Output all lines exactly.

━━━━━━━━━━━━━━━━

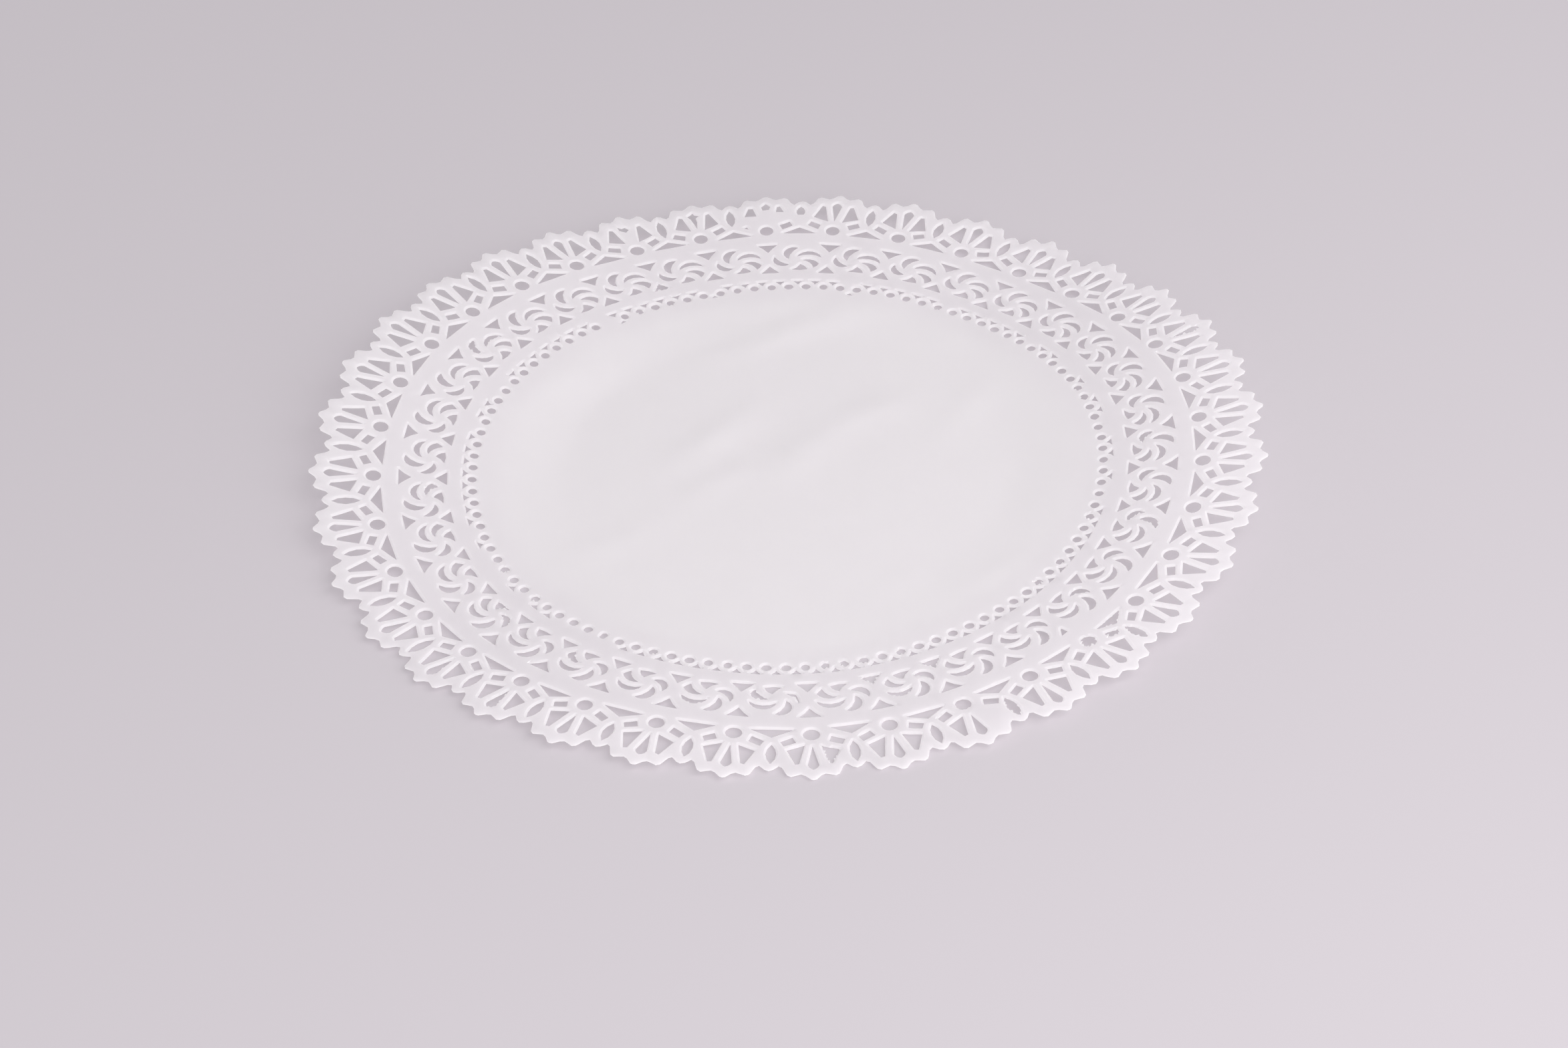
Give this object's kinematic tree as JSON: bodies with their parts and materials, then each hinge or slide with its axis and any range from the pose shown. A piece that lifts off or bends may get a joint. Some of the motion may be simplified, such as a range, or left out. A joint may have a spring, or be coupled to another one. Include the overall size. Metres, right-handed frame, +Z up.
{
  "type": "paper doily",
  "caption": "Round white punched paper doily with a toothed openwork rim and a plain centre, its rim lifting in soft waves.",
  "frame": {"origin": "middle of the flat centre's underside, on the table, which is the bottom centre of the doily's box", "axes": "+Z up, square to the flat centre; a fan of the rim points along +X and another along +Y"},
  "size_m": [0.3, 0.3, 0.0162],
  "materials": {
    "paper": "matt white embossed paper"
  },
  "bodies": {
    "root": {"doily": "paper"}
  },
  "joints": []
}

━━━━━━━━━━━━━━━━

Problem solution:
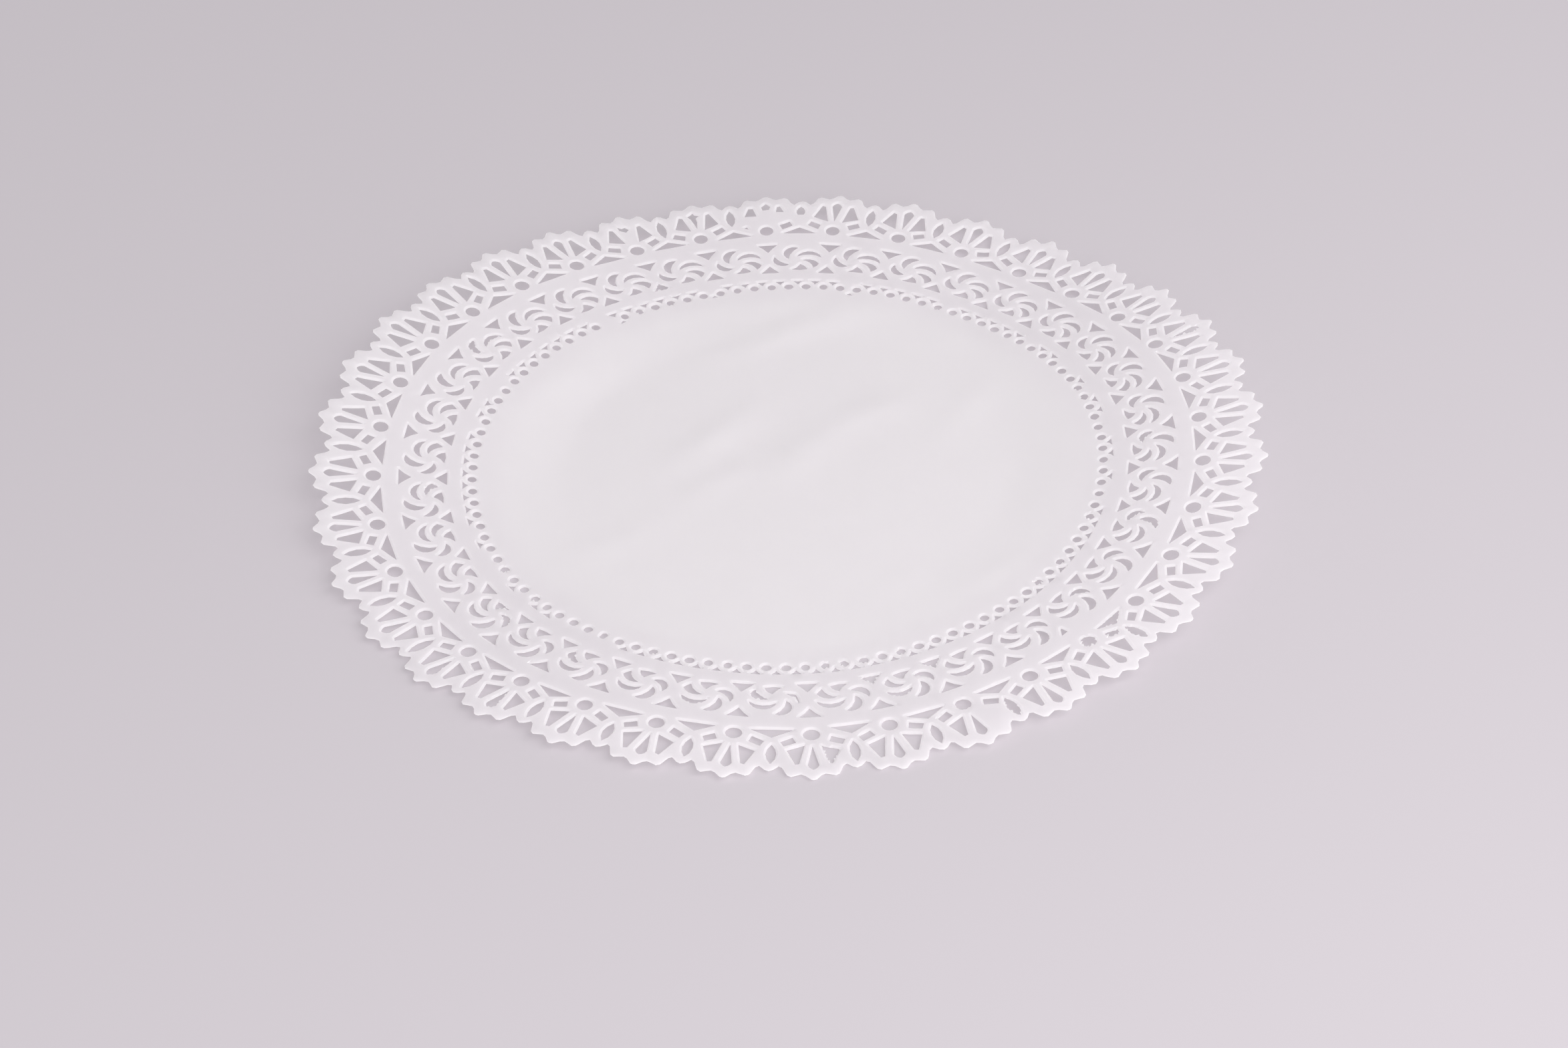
Give this object's kinematic tree as JSON: bodies with their parts and materials, then each hinge or slide with its axis and any range from the pose shown. A piece that lifts off or bends may get a joint. Some of the motion may be simplified, such as a range, or left out. A joint may have a spring, or be coupled to another one. Include the overall size. Metres, right-handed frame, +Z up.
{
  "type": "paper doily",
  "caption": "Round white punched paper doily with a toothed openwork rim and a plain centre, its rim lifting in soft waves.",
  "frame": {"origin": "middle of the flat centre's underside, on the table, which is the bottom centre of the doily's box", "axes": "+Z up, square to the flat centre; a fan of the rim points along +X and another along +Y"},
  "size_m": [0.3, 0.3, 0.0162],
  "materials": {
    "paper": "matt white embossed paper"
  },
  "bodies": {
    "root": {"doily": "paper"}
  },
  "joints": []
}